Sweet Soul (Sweet Home #5)(80)



I closed my eyes, cradled into Levi’s chest as that poem slipped from my mouth. I could feel the happiness I felt that night as I began to fade away, the water turning red around me.

“Baby?” Levi rasped, as he tucked his nose into my neck. “I can’t deal with the fact you did that.” He took in a ragged of breath. “That you felt so alone that you’d do that to yourself, that the bitch brought you to this point.”

My chest ached so much that I rubbed over the skin trying to alleviate the pressure. It didn’t work. “I woke up in the hospital the next day, and my first feeling was one of despair. Complete despair that I’d failed, that I’d been found. That I was still in this horrible world. I felt that way for days and days. I knew I wasn’t going to go back to that house, so when I was able, I dressed in the clothes the staff had brought me, took my notepad that Abbie had brought too, and I ran.” I turned my head to Levi’s, still tucked into my neck. “I was running until the day you found me. When I stopped… because of you.”
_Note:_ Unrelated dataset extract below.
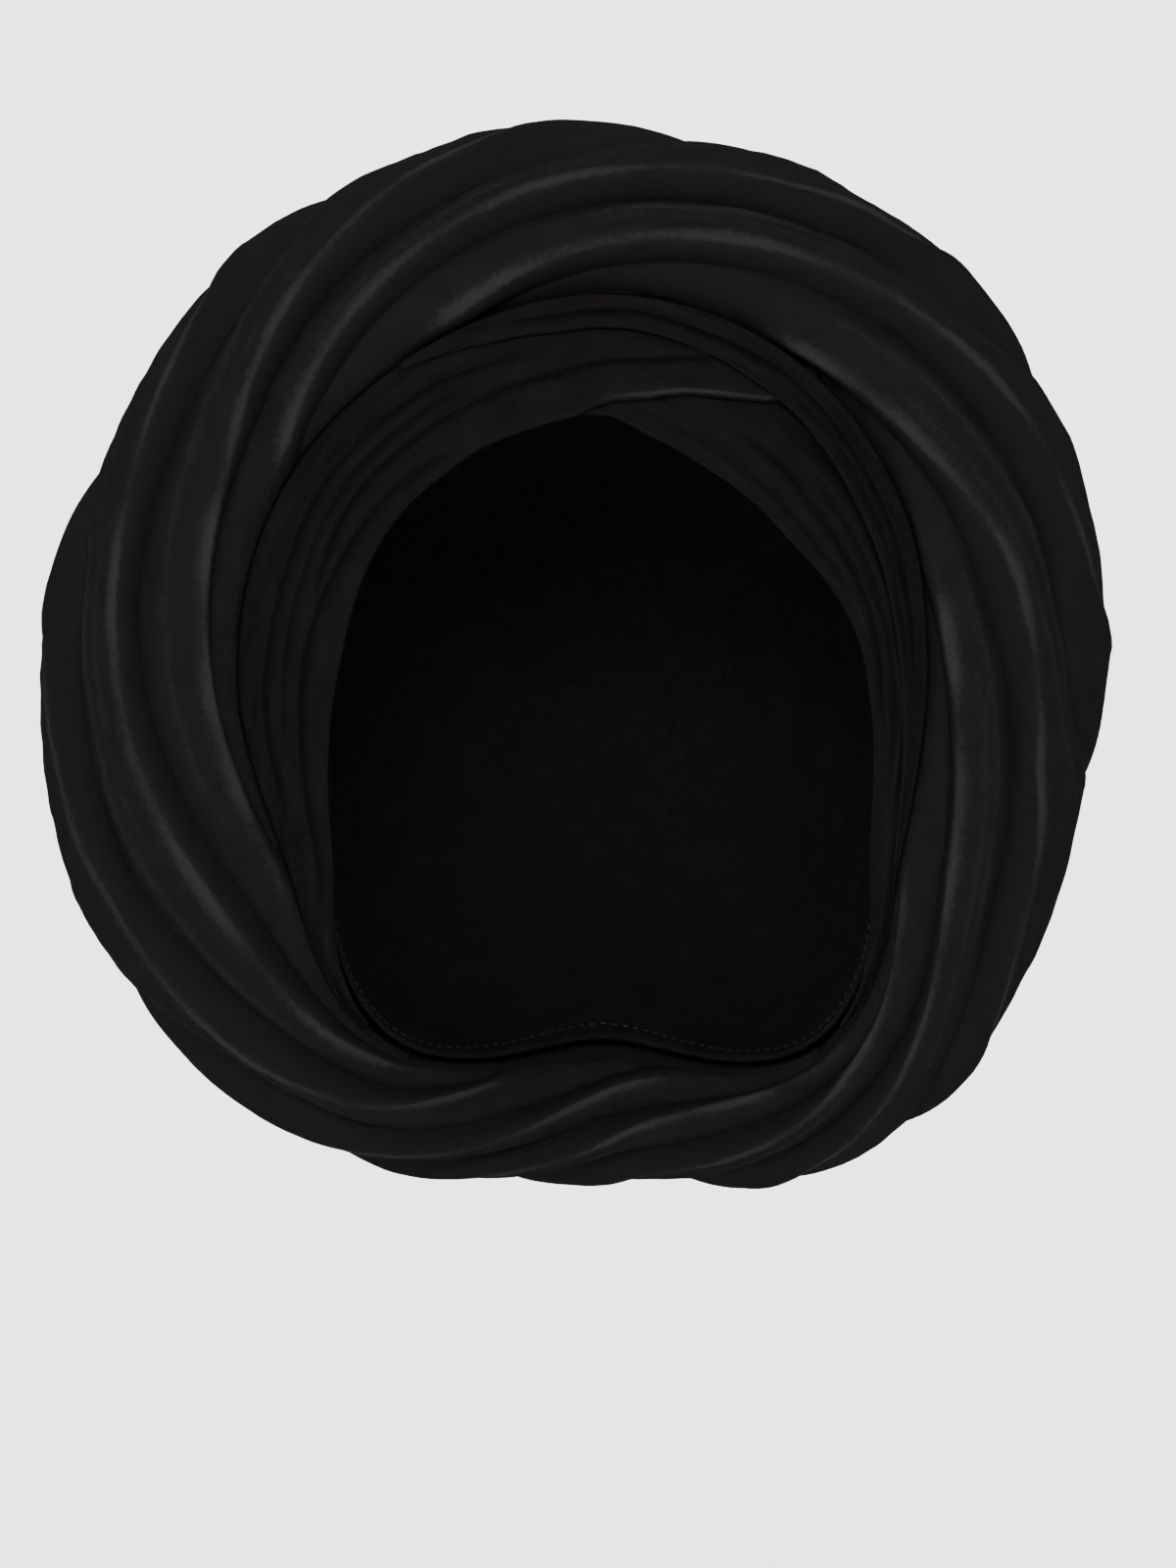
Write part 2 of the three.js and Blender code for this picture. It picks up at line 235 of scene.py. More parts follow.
velvetLook = {
    "shade": (0.0088, 0.0088, 0.0089, 1),
    "deepShade": (0.0065, 0.0065, 0.0066, 1),
    "valleyShade": (0.0069, 0.0069, 0.007, 1),  # painted shade darkening the velvet between two crests
    "paintedCrestHighlight": (0.017, 0.017, 0.0172, 1),  # painted highlight along each crest
    "roughness": (0.62, 0.8),
    "valleyRoughness": 0.95,
    "pressedRoughness": 0.55,
    "specular": 0.0,  # the pile takes up the light, so no gloss
    "sheen": 0.001,
    "sheenRoughness": 0.5,
    "crushSize": 9.0,
    "raggedSize": 1.7,
    "streak": (26.0, 1.3),
    "pileSize": 0.8,
    "pileBump": 0.35,
    "pileDepth": 0.35,
}


def noise(nodes, links, source, size, detail, stretch=None):
    made = nodes.new("ShaderNodeTexNoise")
    socket(made, "Detail", detail)
    socket(made, "Scale", 1 / (size * mm))
    if stretch is not None:
        turned = nodes.new("ShaderNodeMapping")
        socket(turned, "Scale", (size / stretch[0], size / stretch[1], 1))
        links.new(source, turned.inputs["Vector"])
        source = turned.outputs["Vector"]
    links.new(source, made.inputs["Vector"])
    return made.outputs["Fac"]


def shift(nodes, links, value, times, plus, added=None):
    made = nodes.new("ShaderNodeMath")
    made.operation = "MULTIPLY_ADD"
    links.new(value, made.inputs[0])
    made.inputs[1].default_value = times
    made.inputs[2].default_value = plus
    if added is None:
        return made.outputs[0]
    summed = nodes.new("ShaderNodeMath")
    summed.operation = "ADD"
    links.new(made.outputs[0], summed.inputs[0])
    links.new(added, summed.inputs[1])
    return summed.outputs[0]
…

Levi was silent as he held me close in his arms. But I was raw and exposed, and I felt uncomfortable in my skin.

My thoughts drifted to Clara and the lost look in her eyes. I flinched, realizing I’d read her all wrong. She wasn’t looking to be saved, she just wanted to leave this world knowing that she wasn’t alone. I’d given her that out.

“I thought I’d helped her,” I confessed, and felt Levi raise his head.

“Clara?” he asked.

I nodded my head and turned, closing myself in against Levi’s warm body, the water turning cold around us. I rested my cheek on his chest. “With my poems today, I thought I’d helped her. Turns out I’d helped her in her decision to take her life once and for all.”

“Bella mia, listen,” Levi said. He lifted me until I was higher in his arms. His bloodshot eyes looked down at me. “I’ve been helping out at Lexi’s center since we lived in San Francisco, and sometimes, there’s nothing you can do if someone doesn’t want to fight. I saw it a few times with the people who had eating disorders. They didn’t want to live anymore, so they didn’t. And I’ve seen it here Seattle, with the bullied kids. Clara isn’t the first suicide we’ve had, she’s just the first one you’ve seen. We help more than we lose, a hell of a lot more, but sometimes they’re just too damaged, too scarred, to moved on.”

“Like me?” I asked, unsure if I was one of those girls. The girl that hides her voice because she can’t cope with one more harsh word said against her… because it could be the one to finally break her, to make sure the next time she held a knife to her wrist, she’d see the suicide through.

“No,” Levi pushed, “Not like you. You’re a fighter, you’ll push through. Look at how much you’ve changed since being here, with me.”

“Because of you,” I said, and smiled.

But Levi shook his head. “No, because of you.”

I closed my eyes, but I shivered in the cold water. “Come on,” Levi said, and pressed a kiss behind my ear. “Time to get out.”

I let Levi help me from the water. I let him pat me down with the towel and wrap me in a robe. I let him lead me to bed, lights off, but for the jar by my side, and the plastic stars twinkling on the ceiling.

The minute we were in the bed, Levi wrapped me in his arms. “Do you know what I wish for, Levi, what I hope and pray for all the time?”

“What, bella mia?”

“That people have one thought, one instinct: Be kind-hearted. Simply be kind of heart.”

Levi exhaled into my hair. “It’s a good wish to have for people, baby.”

“But it won’t come true. Just look at my mom, look at me, now look at Clara. It never ends.” My heart physically ached at that truth. “Why can’t it end?” I swallowed, my throat raw from tonight. “Words are the worst kind of ammunition. Physical pain fades in time, but bullets of cruelty forever penetrate the soul.”

Levi didn’t say anything in response. What was there to say to this sad truth?

As we closed our eyes to sleep, I heard my mom’s voice: there’s no place for us in this world, baby girl. Even as I lay here in Levi’s arms, safe and adored, I couldn’t help but wonder if she’d been right.

I wasn’t sure I could live with this fear anymore.

I was sick of hiding my voice.

I was sick of the power people had over others.

… To victor cruelty, not hope…





Chapter Fifteen


Levi


I opened my eyes, my head banging like I’d been hit by a truck. I stared at the wall beside my bed and immediately felt my stomach drop. I’d hardly slept all night, too busy holding Elsie in my arms, my mind circling with what she’d told me, how she’d opened up… and I felt shamed. Shamed that I hadn’t seen those scars, never questioning why those cuffs were around her wrists. And those girls at the dinner? Those cruel bitches…

I gritted my teeth, my blood boiling with rage. I took a deep breath, and turned in the bed, my arm reaching out to pull Elsie close. I frowned when I felt her side of the bed was empty. I sat up when I felt the linen beneath my palm was cold.

Throwing the comforter off me, I searched the room with my eyes. “Elsie, bella mia?” I called, but there was no reply.